Johnston remained closely connected to his relatives in Orkney, and several generations later his great-grandchildren (and the Irvines) stayed as guests, and received in Quebec, his brother's descendants, the Johnstons of Coubister. In 1779, he sent his nephew (John Taylor, and afterwards his brother Henry), "for the best school education in England (at any expence) preparative to his becoming in time a good man and a compleat distiller," adding the proviso that "none of his time be murdered in Latin". Mr and Mrs Johnston were the parents of two children,
- John Purss Johnston (b. 1785) J.P. In 1806, he married Amelia/Amalie Gugy, sister of The Hon. Louis Gugy, Sheriff of Montreal. They were the parents of one son, James Bell Johnston, who died unmarried.
- Ann Johnston (1788−1865). In 1806, she married her first husband Captain Abraham Paul (1782−1814) of the Royal Artillery, nephew of Sir Joshua Paul, of Paulville, County Carlow. They were the parents of three children, but only their daughter, Eliza Paul, married. She was the wife of Major Stephen Heward (1776–1828), brother-in-law of Sir John Robinson, 1st Baronet, of Toronto. Secondly, in 1817, Mrs Ann (Johnston) Paul married her step-brother William Edward Holmes (1796−1825), a Quebec surgeon. They had four children, two of whom married: William Holmes (to a daughter of Colonel The Hon. Bartholomew Gugy, sister-in-law of Sir Æmilius Irving) and Sophia Holmes (wife of Chief Justice Sir William Collis Meredith).

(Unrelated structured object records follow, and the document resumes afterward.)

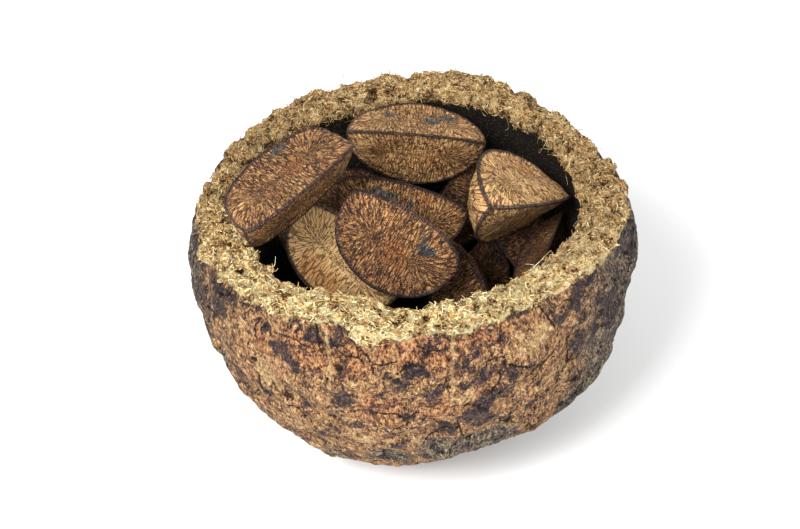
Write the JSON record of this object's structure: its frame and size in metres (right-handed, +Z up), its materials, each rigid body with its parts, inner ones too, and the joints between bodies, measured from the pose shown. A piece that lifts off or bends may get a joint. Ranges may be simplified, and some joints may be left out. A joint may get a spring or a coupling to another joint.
{
  "type": "brazil nut pod",
  "caption": "Broken open round woody seed capsule lying like a bowl on its rounded bottom, full of three-sided nuts in their shells.",
  "frame": {"origin": "centre of the small flat spot under the pod, on the surface it rests on", "axes": "+Z up out of the broken opening, -Y towards the usual view, +X to that view's right"},
  "size_m": [0.1261, 0.1254, 0.0957],
  "materials": {
    "pod_husk": "rough woody husk, orange-brown with dark patches outside, straw-coloured torn fibre on the broken edge, dark lining",
    "nut_shell": "finely wrinkled red-brown nut shell with dark raised ridges"
  },
  "bodies": {
    "root": {"pod_shell": "pod_husk", "nut_floor_1": "nut_shell", "nut_floor_2": "nut_shell", "nut_floor_3": "nut_shell", "nut_floor_4": "nut_shell", "nut_hidden_right": "nut_shell", "nut_hidden_back": "nut_shell", "nut_hidden_left": "nut_shell", "nut_deep_right": "nut_shell", "nut_front_low": "nut_shell", "nut_back_low": "nut_shell", "nut_front_left": "nut_shell", "nut_front_right": "nut_shell", "nut_right_wall": "nut_shell", "nut_behind": "nut_shell", "nut_front": "nut_shell", "nut_back": "nut_shell", "nut_right": "nut_shell", "nut_left": "nut_shell"}
  },
  "joints": []
}
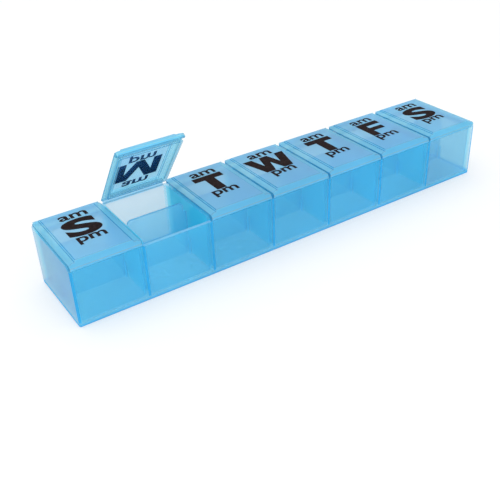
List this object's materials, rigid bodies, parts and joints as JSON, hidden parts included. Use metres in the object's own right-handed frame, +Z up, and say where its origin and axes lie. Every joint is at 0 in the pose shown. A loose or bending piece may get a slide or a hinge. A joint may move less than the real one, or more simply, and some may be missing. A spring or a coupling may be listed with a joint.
{
  "type": "weekly pill organizer",
  "caption": "Translucent blue weekly pill organizer: a long low tray of bays, a drop-in divider in each bay, and a flip-up lid for each day on a living hinge.",
  "frame": {"origin": "middle of the tray's flat underside, where it rests on the table", "axes": "+X along the row from the first day (Sunday) to the last, +Y from the front to the hinged rear, +Z up"},
  "size_m": [0.21, 0.0398, 0.0574],
  "materials": {
    "tray_plastic": "translucent blue polypropylene, satin gloss",
    "divider_plastic": "translucent blue polypropylene, satin gloss",
    "web_plastic": "translucent blue polypropylene, flexed thin",
    "lid_plastic": "translucent blue polypropylene with black printed legends, satin gloss"
  },
  "bodies": {
    "tray": {"tray_bay_sunday": "tray_plastic", "tray_bay_monday": "tray_plastic", "tray_bay_tuesday": "tray_plastic", "tray_bay_wednesday": "tray_plastic", "tray_bay_thursday": "tray_plastic", "tray_bay_friday": "tray_plastic", "tray_bay_saturday": "tray_plastic", "divider_sunday": "divider_plastic", "divider_monday": "divider_plastic", "divider_tuesday": "divider_plastic", "divider_wednesday": "divider_plastic", "divider_thursday": "divider_plastic", "divider_friday": "divider_plastic", "divider_saturday": "divider_plastic", "hinge_web_sunday": "web_plastic", "hinge_web_monday": "web_plastic", "hinge_web_tuesday": "web_plastic", "hinge_web_wednesday": "web_plastic", "hinge_web_thursday": "web_plastic", "hinge_web_friday": "web_plastic", "hinge_web_saturday": "web_plastic"},
    "lid_sunday": {"lid_sunday": "lid_plastic"},
    "lid_monday": {"lid_monday": "lid_plastic"},
    "lid_tuesday": {"lid_tuesday": "lid_plastic"},
    "lid_wednesday": {"lid_wednesday": "lid_plastic"},
    "lid_thursday": {"lid_thursday": "lid_plastic"},
    "lid_friday": {"lid_friday": "lid_plastic"},
    "lid_saturday": {"lid_saturday": "lid_plastic"}
  },
  "joints": [
    {"name": "lid_swing_sunday", "type": "hinge", "parent": "tray", "child": "lid_sunday", "pos_m": [-0.09, 0.0197, 0.02655], "axis": [-1, 0, 0], "range_deg": [0, 180], "deforming": ["hinge_web_sunday"]},
    {"name": "lid_swing_monday", "type": "hinge", "parent": "tray", "child": "lid_monday", "pos_m": [-0.06, 0.0197, 0.02655], "axis": [-1, 0, 0], "range_deg": [-53, 127], "deforming": ["hinge_web_monday"]},
    {"name": "lid_swing_tuesday", "type": "hinge", "parent": "tray", "child": "lid_tuesday", "pos_m": [-0.03, 0.0197, 0.02655], "axis": [-1, 0, 0], "range_deg": [0, 180], "deforming": ["hinge_web_tuesday"]},
    {"name": "lid_swing_wednesday", "type": "hinge", "parent": "tray", "child": "lid_wednesday", "pos_m": [0, 0.0197, 0.02655], "axis": [-1, 0, 0], "range_deg": [0, 180], "deforming": ["hinge_web_wednesday"]},
    {"name": "lid_swing_thursday", "type": "hinge", "parent": "tray", "child": "lid_thursday", "pos_m": [0.03, 0.0197, 0.02655], "axis": [-1, 0, 0], "range_deg": [0, 180], "deforming": ["hinge_web_thursday"]},
    {"name": "lid_swing_friday", "type": "hinge", "parent": "tray", "child": "lid_friday", "pos_m": [0.06, 0.0197, 0.02655], "axis": [-1, 0, 0], "range_deg": [0, 180], "deforming": ["hinge_web_friday"]},
    {"name": "lid_swing_saturday", "type": "hinge", "parent": "tray", "child": "lid_saturday", "pos_m": [0.09, 0.0197, 0.02655], "axis": [-1, 0, 0], "range_deg": [0, 180], "deforming": ["hinge_web_saturday"]}
  ]
}
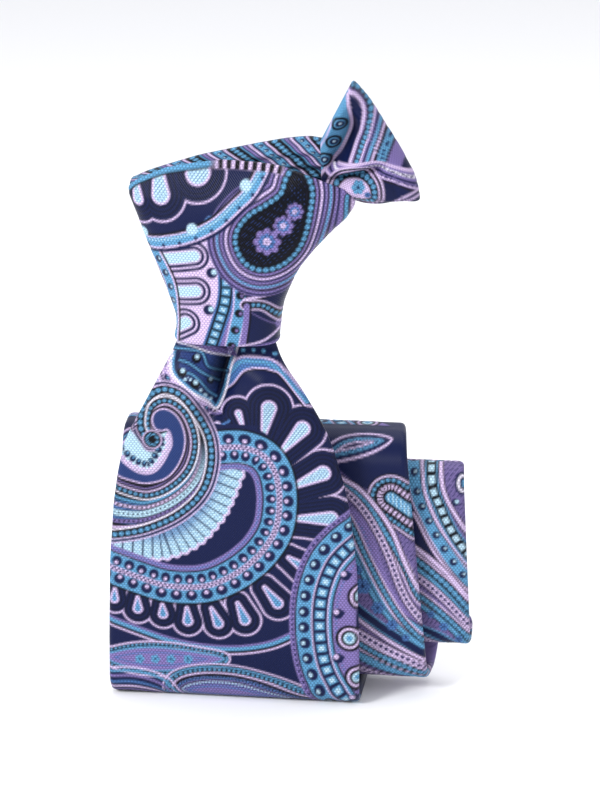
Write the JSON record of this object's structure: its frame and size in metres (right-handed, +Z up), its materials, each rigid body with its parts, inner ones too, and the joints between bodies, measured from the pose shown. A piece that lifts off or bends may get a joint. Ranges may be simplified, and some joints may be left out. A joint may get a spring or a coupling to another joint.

In 1807, after her husband's death, Mrs Margaret (MacNider) Johnston remarried William Holmes, Surgeon-General to the British Forces in the Canadas, and had by him one daughter,
- Arabella Holmes (1808−1887), married Colonel The Hon. Sydney Robert Bellingham. She inherited 15000 acre of land in the counties of Buckland and Bellechasse from her father that she used to help her husband's career in politics. They died without children at Castlebellingham in Ireland.

Colonel Johnston died November 8, 1800, at his home on Rue Champlain, Quebec. After his death the firm of Johnston & Purss was dissolved and its property holdings were divided by lot between his widow, children (who were still minors) and Purss himself. As proof of the esteem in which Purss held Johnston, after the latter's death he cancelled a debt of £2,311 that Johnston owed him. Returning the favour, Mrs Johnston sold all Purss' household effects and furniture left by him to her in his will of 1803, raising a sum of £3,500, which she paid to his heirs in Britain.